The second option available is to run a store directly on Facebook. If you do this, you can potentially eliminate off-site marketing entirely. It’s not as effective as having your own store – people prefer to shop off Facebook, and you lose the presence of a good blog – but it’s perfectly acceptable.

There are a number of services you can use to set up a store in a tab app, including Shopify. The idea is that the service will create and host a storefront for you, and Facebook will become the portal to that store.

Note that such a store is in a tab app, which is somewhat limited in use on Facebook. You have one space in the top bar for your store to be labeled, but it’s not a fancy graphical label like tabs used to be. The graphical label is on the left sidebar some ways down the page. It’s not a lot, so you have to put a little extra effort into linking directly to your shop at every opportunity, so people know where to find it.

Step 5: Engage, Maintain, Grow

Once you have the path to monetization set up, everything else is about maintenance and growth. You have to grow your fan base, which you can do by posting compelling content and running advertisements that ask for page likes. You have to engage those users so they keep seeing your posts and thus are continually exposed to the idea of your business, leading them to like you more and potentially convert. And, of course, you have to maintain your store and your sales funnel so that you never miss sales due to a broken line of code or a missing product.

Your bread and butter with this process is going to be Insights. Study your Facebook insights and learn your audience. Cater your messages and your products to their needs and desires. Get them where they want it, and they’ll give you money to do so.

New Methods

As of 2018, there are a few new methods you can use to generate revenue: sponsored posts and shoutouts, selling products, and dropshipping.

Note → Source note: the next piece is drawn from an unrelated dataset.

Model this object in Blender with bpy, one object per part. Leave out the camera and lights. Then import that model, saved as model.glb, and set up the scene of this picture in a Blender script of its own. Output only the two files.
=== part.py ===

However, reach is also more delicate these days, so you don’t want to annoy your fanbase. Look into the 80/20 rule, which says 80% of your content should be useful or funny content that isn’t business-related, and 20% should be on any of the above; things that could potentially drive revenue to your page. Users don’t log into Facebook just to be sold things, they want to see what their favorite people and brands are up to. So, don’t sell too hard, and focus on creating great content.

Comments

  1. Stephen Costello

    says:

    So since you can’t use ads or buy now links, you have to link out to sites to make most of the money, correct?

  2. Bubbie Gunter

    says:

    Grrrrrrr…. James, I am a marketing. In other words, I know all the right words to say! 1) Begin with an introduction to the article writer… 2) Point out how good of a job they done…. 3) Use the author’s keyword in comments (it helps their post rank in Google)… Etc… BUT..I started this one with a growl..why? Because, I searched for how to monetize a Facebook page, the information first off was GREAT (especially tip #4), because I was on the fence rather to turn my “Business/Fan” Page into a “Sales” page or all about ME (like the “guru’s suggest)! So, through my search I found your article. Sure, I could point out your “Freebies” Tab where you have GREAT stuff… But, I have ONE question: “In Step 2, you state to us (your readers) but you omitted HOW to do that…” After reading how well you write, I will give you an opportunity to redeem yourself (LOL)… Tell us HERE “How Do You Upload YOUR list to Facebook to search like #2 stated?” Anxiously awaiting an answer… Bubbie Gunter

    • James Parsons

      says:

      Hey Bubbie! Thanks for your comment. This article was written by me a few years ago (in 2015), and while most of the advice hasn’t changed, some of the features on Facebook have. One of them is the ability to upload an email list and invite them as fans to like your page, which I believe is no longer an option. However, if you have an email list of your subscribers, you can still run a Custom Audiences ad campaign towards those emails. You upload the emails and run a couple of small campaigns towards those users with those email addresses. Since the audience is so small (thousands compared to bilions), it would be a long-term drip type campaign where you’re paying a few cents here and there for your email subscribers to see and like your page. It’s unfortunate Facebook removed this feature, but aside from contacting your email subscribers and asking them to become a fan of your page, the only option to do this with a file upload is by running an ad and uploading the emails you want to target. I hope this helps!

  3. Tafari Harper

    says:

    I was trying to find out where do i go to connect my account and tax ID number in to start collecting on my page

    • James Parsons

      says:

      Hi Tafari, Facebook doesn’t actually have an ad model where you can earn from ads on your page, so there’s no area like this in Facebook currently.

  4. Faisal

    says:

    Content creator now has two platforms to publish content on to earn more; Instant Articles is another way to earn money by sharing your blog post.

  5. Fred

    says:

    How do I select one of those options?

  6. greg grant

    says:

    Hey James, Thanks for your post. I have a question that you might be able to help with. I have written a number of posts to large facebook closed groups which get a lot of likes (thousands) and comments. I would like to monetize these and am not sure how to do this. I am concerned that linking from my post on this closed group to a new Facebook page might cause them to stop posts I make. Separately, how do i monetize the new pages I set up?

  7. prasad

    says:

    my Facebook account is converted to page .this page is eligible for make money ?

  8. Pranita deshpande

    says:

    What action actually we have to take to start revenue? Or fb itself give automatically revenue with our engaged contents.

  9. juan

    says:

    Hi James I have a Facebook Page that i started about 6 Weeks ago and I have a pretty sustain grow, I’ve total about 30k on Post Reach, 10K engagements and I have about 700 Followers so far but since This is the first Page I make and Im Lost with the monetization part. I’ve been pretty focused On Growing my audience and I don’t know what’s the most successful way to monetize. Should i Start with monetization now or should I wait to Have a more Robust Audience?